Susannah and Rose-Lynn strike up a friendship, and Susannah starts to fall in love with the idea of helping Rose-Lynn reach her goals. But there’s more chaos in Rose-Lynn’s life than Susannah bargained for, and more chaos in Rose-Lynn’s heart than she knows what to do with. You sort of think you know what’s going to happen from there on, but part of what makes Wild Rose so special is its gentle undermining of our expectations, and even of Rose-Lynn’s.
But the other thing that makes Wild Rose so special — its secret sauce, its magic dust — is Buckley, who’s all red hair and laughter and a wide smile that extends into her eyes. She’s a live wire from the get-go, an actress with a difficult role to pull off. Rose-Lynn is likable but exasperating, an irresponsible whirling dervish who can’t seem to see how far over the edge she’s teetering. You want to party with her and shake her and dance to her music all at once.
And in Wild Rose, she’s got to sing, too. There are fascinating stories about the movie’s songs, one of which was written by actress Mary Steenburgen (who’s not in the movie) after a freak accident, and several of which were co-written by screenwriter Taylor and Buckley. But it’s really Buckley’s performance that sells this idea of a Scottish working-class girl besotted with American country music and all that goes along with it — “it’s three chords and the truth,” she tells Susannah, and shows her that phrase tattooed on her forearms.
We’re a while into the movie before we see her really let a musical performance rip; after getting the ankle bracelet removed, she heads straight to the Glasgow Opry, dragging her lawyer along, jumps onto the stage, rips the mic from the middle-aged guy singing with her band, and lights into a cover of Chris Stapleton’s “Outlaw State of Mind,” while her lawyer sits with his head in his hands at the bar. Head thrown back, mouth wide open, she howls and sings and you just want to dance.
That performance was the moment I sat up straight and thought, “Who is this person?” I hadn’t seen her, most likely because I’m American, and prior to Wild Rose she was most well known for placing second on the BBC TV talent show I’d Do Anything in 2008, and for landing a role that same year in the West End production of Stephen Sondheim’s A Little Night Music.
She’s had plenty of roles between then and Wild Rose, and her Oscar-nominated role in The Lost Daughter. If you’re not a habitual BBC watcher or an inveterate London theatergoer, you might still have seen her in Chernobyl or I’m Thinking of Ending Things or the fourth season of Fargo.

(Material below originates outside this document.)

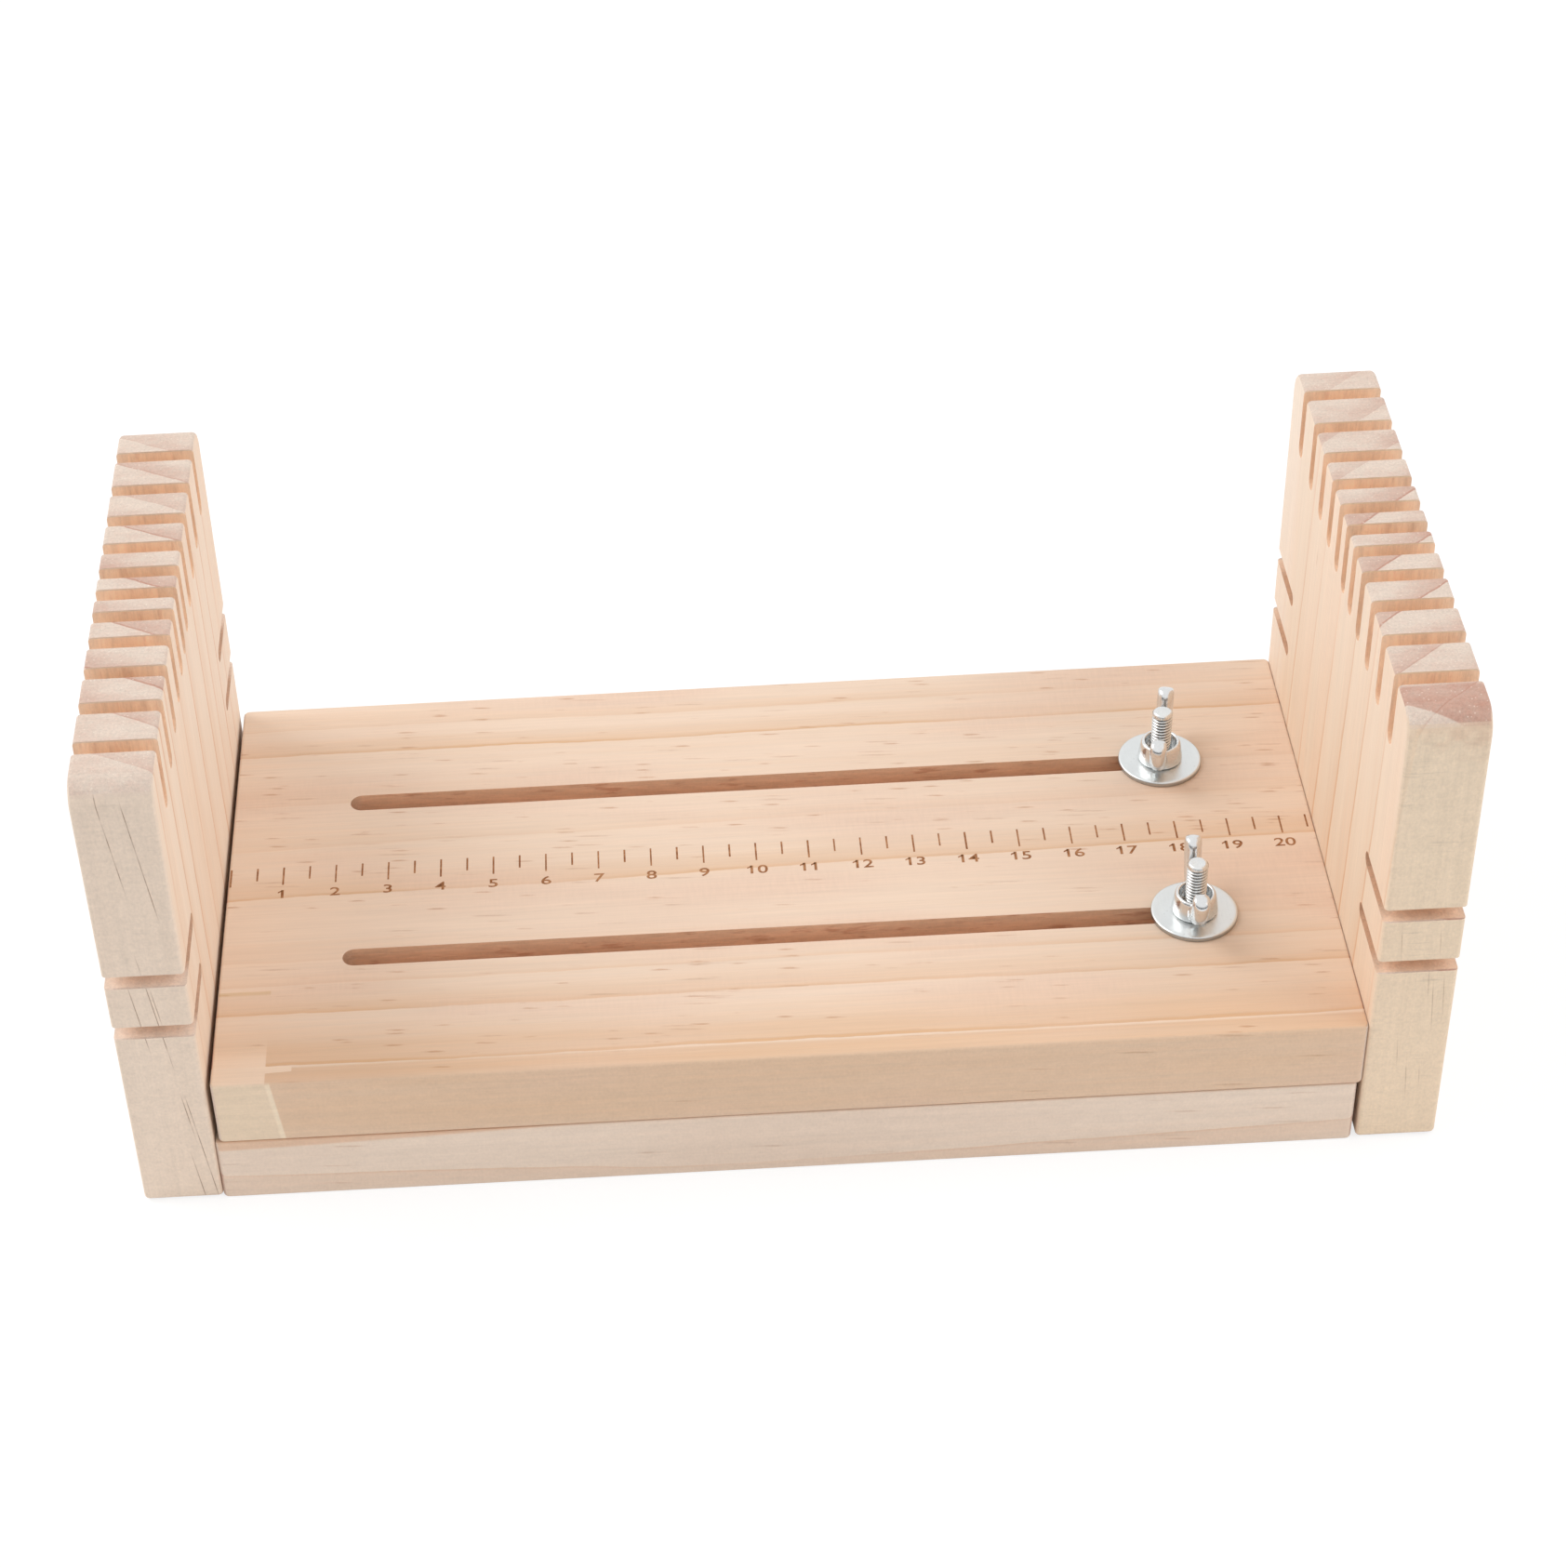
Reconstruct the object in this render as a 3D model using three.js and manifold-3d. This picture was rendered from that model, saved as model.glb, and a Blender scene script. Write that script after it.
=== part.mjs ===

But Buckley’s greatest gifts are evidenced in her ability to make us love her characters. In the hands of a less effervescent and soulful actress, Rose-Lynn could have come off as just a narcissistic egomaniac who can’t see past the end of her nose. Rewatching the film recently, I realized that Buckley’s turn as a young mother and scholar struggling with motherhood in The Lost Daughter is just another shade of her role in Wild Rose. They’re both women with dreams and pasts that haunt them, and with impossible choices in front of them, specifically small children who depend on them. Navigating that kind of role without turning off the audience to your character seems almost impossible; Buckley has done it twice.
And yet, Wild Rose will always hold a special place in my heart when I think of her work. The moment you get to recognize that the performer you’re watching isn’t just good, but marvelous, is a stirring one, no matter how late to the game you might be in retrospect. And the film itself makes for a marvelous evening, a tribute to great performers, to humble beginnings, to home, and to the power of a well-crafted story, poured through a generational talent.